Where We Were Wrong -- Ranking Wilkerman Garcia fourth: We were not necessarily wrong with his ranking last offseason -- internally the Yankees had him just as high as did many outside organizations too -- it's just that his 2016 production didn't exactly back up the ranking.  He followed up his tremendous debut season that saw him advance all the way to the United States and wind up walking more than he struck out with a rather poor showing in 2016, hitting just .198 in short-season Pulaski this year.  He's still just 18 years old and he played his first season under the lights, and there's a bit more of a learning curve with young switch-hitters too, so there's plenty of time for him to prove his Top Five ranking worth.  In fact, there's a Gleyber Torres-like stillset that can't be ignored.  However, there's no mixing words; stats-wise we might have jumped the gun here.

Where We We Right -- Jordan Montgomery would be the prospect to break into the Top Ten: Our annual offseason rankings are still a little more than a month away and therefore it still remains to be seen if Montgomery actually breaks into the Top Ten numbers-wise given the extremely impressive depth of the Yankees farm system, especially after the mid-season trades to acquire a lot of prospect talent.  However, whether he winds up ranking ninth or twelfth it doesn't really matter because he certainly pitched like a Top Ten prospect and he's clearly in the Top Ten discussion now.  Ranking 30th entering the 2016 season, we even predicted a Triple Crown type season [wins, ERA, and strikeouts] for him this year.  While he wound up leading in wins [14] and second in strikeouts [134], he finished third in ERA [2.13], and didn't actually get the farm system Triple Crown.  Still, the fact is though he had the breakout season we had anticipated ["We think he's in line for a huge year" -- PinstripesPlus, 4/7/16] and he's clearly now one of the top pitching prospects for the Yankees now.

Where We Were Wrong -- Kendall Coleman was a breakout candidate: We actually listed James Kaprielian as our breakout candidate entering the season but injuries quickly derailed that possibility.  While predicting injuries are impossible, we can't ding ourselves for that one.  However, among the other breakout possibilities we listed [Andujar, Estrada, Cave, Molina, etc -- all of whom had breakout seasons of sorts], it's Coleman that didn't come close to busting out.  In fact, numbers-wise it would appear he was completely lost at the plate after he hit a combined .197 between low-A Charleston and short-season Staten Island with 99 strikeouts in 92 games.  He's about to enter his fifth minor league season in 2017 and we still very much believe he's a strong breakout candidate even as soon as next year because he has the natural talent to do so.  However, there's no denying that it hasn't happened yet and statistically there isn't a whole lot of faith to be derived that a breakout season is coming. .

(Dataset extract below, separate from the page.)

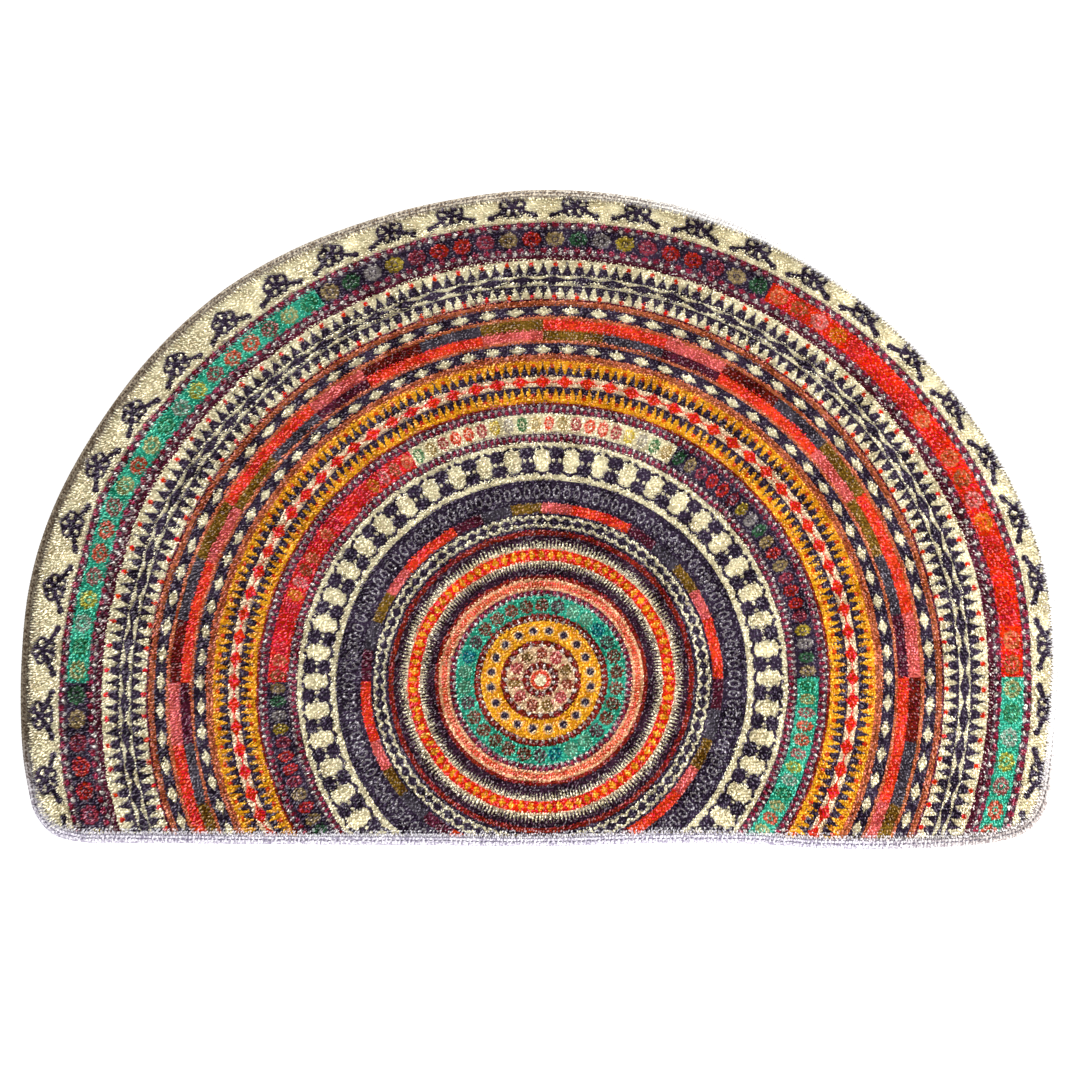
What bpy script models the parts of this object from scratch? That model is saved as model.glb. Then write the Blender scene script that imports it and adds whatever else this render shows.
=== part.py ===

Where We Were Right -- Our aggressive ranking of Chance Adams at #11: Our very aggressive ranking of Chance Adams at #11 last offseason turned many a collective head among fans and media alike.  Sure he had the blazing fastball everyone knew about and the fantastic debut season stats to back it up [1.78 ERA, 45 strikeouts in 35 innings] but few on the national scene knew just how good his secondary pitches were.  Throw in a smaller stature [he's just 6-foot-0 tall], Adams was met with unbridled skepticism as a potential Top Ten prospect across the board with everyone except  The fact that he's not 6-foot-4 might prevent him from being a top overall prospect for the Yankees but after leading the farm system in strikeouts this year, finishing second in WHIP ratio [0.90] and opponent's batting average [.169], and tallying a 13-1 record in 2016, clearly his near Top Ten ranking a year ago was warranted.

Where We Were Wrong -- Ranking Jeff Degano in the Top 20: When looking at the basics -- a big left-hander with above average to plus pitches -- we weren't necessarily wrong ranking Degano 18th last offseason.  And in fairness, nobody could have predicted the unbelievable wildness that was about to take place with last year's second round pick after he walked nine batters in 21 innings a year go; bad but not awful.  However, he completely unraveled and walked 25 batters in just 5.2 innings with the short-season Pulaski Yankees this year.  Those are rare numbers indeed, numbers going in the wrong direction.  Sure, the stuff warrants a Top 20 ranking even now but the lack of control was so bad in 2016 that he really shouldn't have been more than a back-end of the Top 50 type prospect in hindsight. 

Where We Were Right -- Still ranking Tyler Austin: This former Top Five prospect was left for dead by seemingly everyone entering the 2016 season after he had hit just .261 with a combined 21 home runs in three seasons prior to this year's Spring Training camp.  In fact, he didn't make anyone's offseason Top 30 Yankees Prospects rankings except ours and we received a lot of criticism for doing so.  However, hitting a combined .294 with 34 doubles, 17 home runs, and drawing 62 walks later at the two highest minor league levels this year before a representative showing at the big league level, Austin's placement at #23 not only seems warranted but light in retrospect.  Too many pundits want to write off prospects too quickly when patience is otherwise better served.